Vallée seems, in the view of some, anyway, to be on a roll with these two redemption tales; he has gotten good lead actors for them. But is he really moving up to Hollywood A Lister status? His messy, episodic French-language 2005 debut C.R.A.Z.Y. was engaging, but he really has failed to impress much as a filmmaker since. His Young Victoria was a very ho-hum effort. Dallas Buyers Club had a colorful central character and a vivid performance by Matthew McConaughey. It wan'st his most winning and complex role, though, and the movie didn't go anywhere special, was not distinctive filmmaking. In the case of Wild, there is a feeling that, good though Witherspoon may be, the real Cheryl is and was a tougher bird, making both her physical exploit and her spotty past more solid than they come across on screen. This movie pales in comparison with the Jon Krakauer book and Sean Penn film of Into the Wild, a richer tale more impressively told in both forms. As outdoor hike challenges go, not much can compete with Aron Ralston's experience retold in Danny Boyle's 127 Hours . And even this year there was another long movie foot-journey (almost twice as long a one) by a young woman, John Curran's Tracks. It's gotten as good or better reviews, but I missed that one. To be honest, a little camping and hiking go a long way with me.

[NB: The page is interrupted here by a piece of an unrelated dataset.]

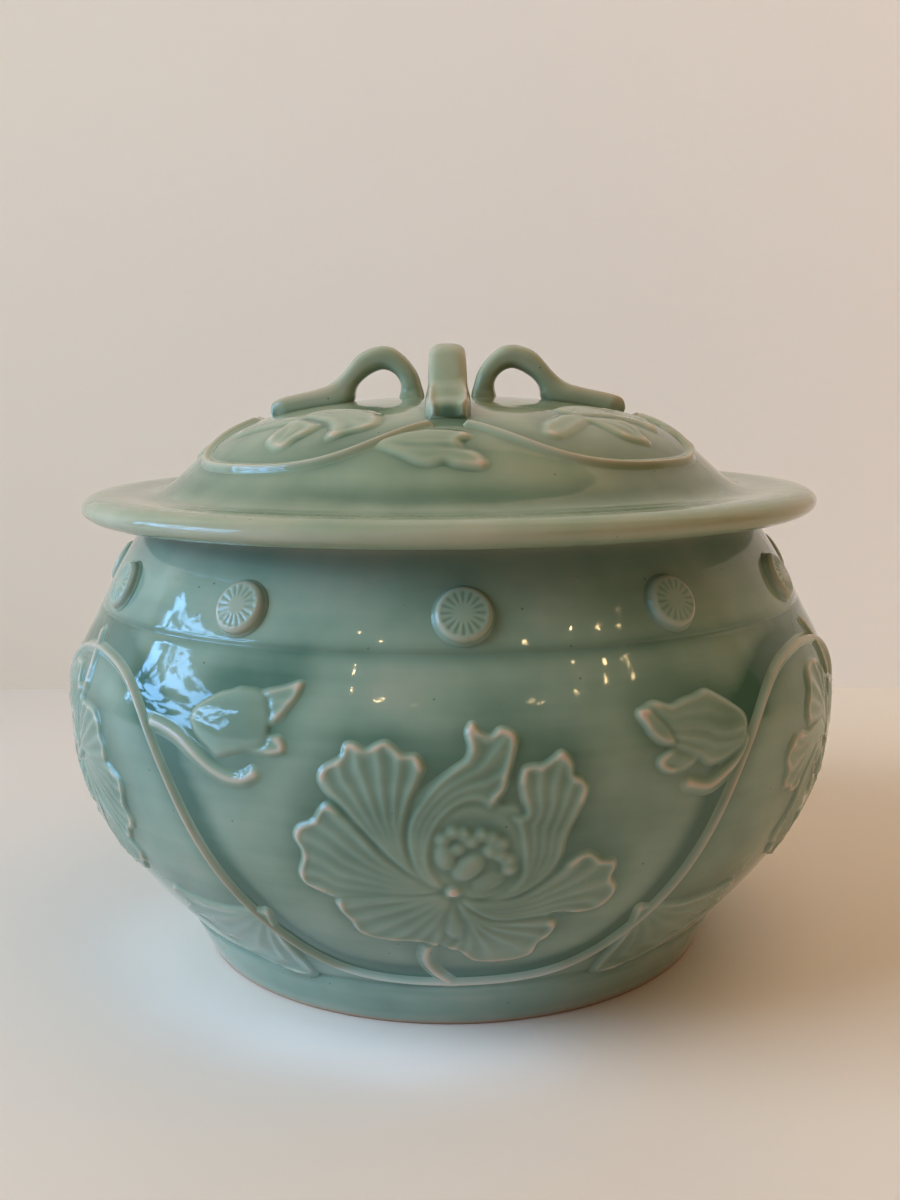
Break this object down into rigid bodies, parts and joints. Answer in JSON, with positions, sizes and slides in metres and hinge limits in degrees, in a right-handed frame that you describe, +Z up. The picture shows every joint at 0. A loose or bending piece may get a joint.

Wild, 115 mins., debuted at Telluride (and Toronto). After many festivals it opened in the US 3 Dec. (NYC) and 5 Dec. (limited). Watched for this review at a public screening at Landmark's California Theater in Berkeley, where I had to abandon an earlier show because of a woman's loud running commentary. Later I was told the police came to take her away.

tabuno
01-09-2015, 01:49 AM
Wild is on my must see list. As not being very impressed with the overly pretentious Into The Wild (2007) and much more so with Lost In Translation (2003), I anticipate I will enjoy Wild more than Chris did.

tabuno
01-10-2015, 07:49 PM
Chris may have found the structure of Wild to be a problem with its presentation of Cheryl's hike that must compete with her flashbacks. Personally, I found the use of flashbacks a powerful way to maintain my engagement in the movie while the hike itself was personally satisfying and thrilling and became more than just a "metaphor," culminating in what I would say was an "eventful" experience. I could identify or imagine myself in Cheryl's situation and was grateful to have Vallee (director) offer such a satisfying experience for me. Perhaps Chris has been through a much more difficult life which made watching Wild tame by comparison.

Chris comments how much better Sean Penn's Into The Wild (2007) was in comparison to Jean-Marc Vallee's Wild. With due respect, I had just the opposite reaction. Into the Wild seemed to me a pretentious, self-serving presentation of Mr. Penn's ability to capture photographic beauty that in my mind detracted from the emotional story of survival. The use of flashbacks unlike in Wild were disjointed and chaotic while Wild's screenplay created a much more connected and supportive flashbacks that reflected an actual brief snap shot memories. What makes Wild a more imposing movie is the very fact of its simple but challenging hike, something that connects with the average audience. Like Lost in Translation (2003) or Touching The Void (2003), this movie offers a vicarious experience about important themes more than either of these two movies of real living (domestic violence, personal grief, substance abuse, pregnancy, gender fear, sex, and relational breakup and personal identity). The focus on male values and technical ingenuity are not necessarily the criteria to judge Wild on and instead the focus on emotions and real personal meaning would be better suited for an examination of Wild.